You will note from my all-caps portions that Shakespeare is having a jolly punny time with the very ambiguous word “deserve”, which can mean two opposite things, depending on the context—i.e., a worthy person can deserve some very positive outcome, whereas an unworthy person can deserve some very negative outcome. That’s what makes “Who chooseth me shall get as much as he DESERVES” such a great riddle, because the chooser will hear in that word what he wants to hear, and thereby will select himself as unworthy, which is exactly what Arragon does.

And guess what! Jane Austen played with this ambiguity of the word “deserve” in all her novels, but most of all in Pride & Prejudice! I could give you ten examples of that ambiguity in the text of P&P, but if you are curious to see them, a global word search on the word “deserve” and its variants in this online text…


…will give you the fun of reading each such passage with new eyes, discerning how so many of them can be read in two very different ways.

I wanted to bring forward the best one, the discovery of the ambiguity of which I cannot take credit for, because I was beaten to the punch by Kishor Kale, who wrote the following several years ago in the article of his which he has written about from time to time in Janeites:

Kishor: “I now present a counterexample: a statement which, like the utterances of Mrs. Bennet, Mr. Collins, and Wickham given above, has a secondary meaning that is unintended by the speaker.  However, in this counterexample the secondary meaning cannot be understood by the reader to be an inadvertent truth.  After Darcy has proposed to Elizabeth, and Elizabeth has convinced Mr. Bennet that she really does love him, Mr Bennet says to her:  "If this be the case, he DESERVES you.  I could not have parted with you, my Lizzy, to any one less worthy" (377).   Clearly, Mr. Bennet means that nobody less worthy than Darcy would be worthy of Elizabeth.  However, his statement, like the examples given earlier, does formally have a secondary interpretation unintended by him.  The difference between this statement of Mr. Bennet's and the preceding three examples is that in this case, it is clear from the context that the secondary interpretation must also have been unintended by Austen and was caused simply by carelessness of expression on her part. Mr. Bennet's statement, taken literally, could mean that nobody more unworthy than Darcy could be found as a husband for Elizabeth, which in context is of course is a clearly preposterous interpretation.  We could simply dismiss the secondary interpretation of Mr. Bennet's statement as simply an uncharacteristic piece of careless writing on the part of Jane Austen as real author of Pride and Prejudice. However, if we introduce the notion of a constructed author who can be wiser than the fallible real author, it is possible to re-interpret this carelessness by the real author as an element of a coherent narrative strategy formulated by the constructed author.”

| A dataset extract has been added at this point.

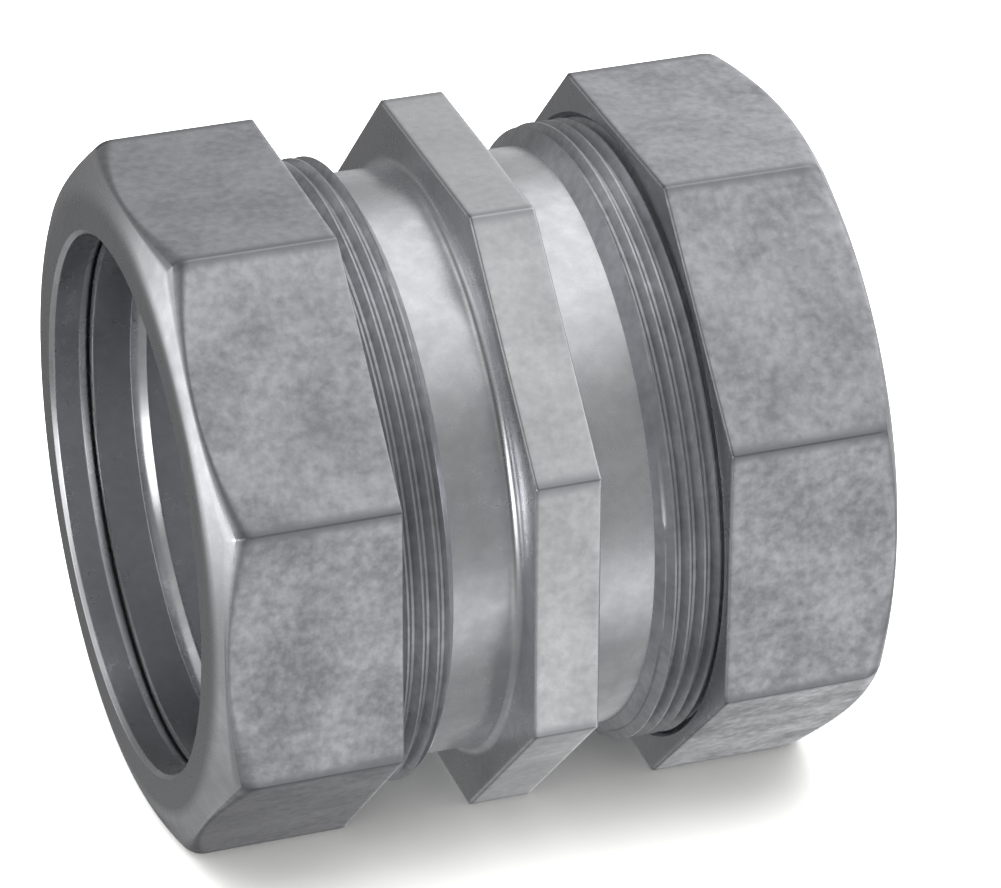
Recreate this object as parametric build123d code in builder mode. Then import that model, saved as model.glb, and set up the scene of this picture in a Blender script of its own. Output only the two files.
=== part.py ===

However, whereas Kishor believes the above ambiguity in the word “deserve” to be the result of “unintended” “carelessness of expression” on Jane Austen’s part, I believe it is 100% intentional, and is part and parcel of the allusion to the highly salient and ambiguously ironic usages of the word “desert” in the silver casket riddle and elsewhere in the text of  The Merchant of Venice!

Therefore….I believe that in one highly plausible interpretation of Pride & Prejudice, Mr. Bennet does indeed mean to say to Elizabeth that Mr. Darcy is _not_ a worthy suitor, and therefore if Lizzy really does love Darcy, then Darcy’s “deserving” Lizzy is as ironic as Arragon’s just deserts in TMOV!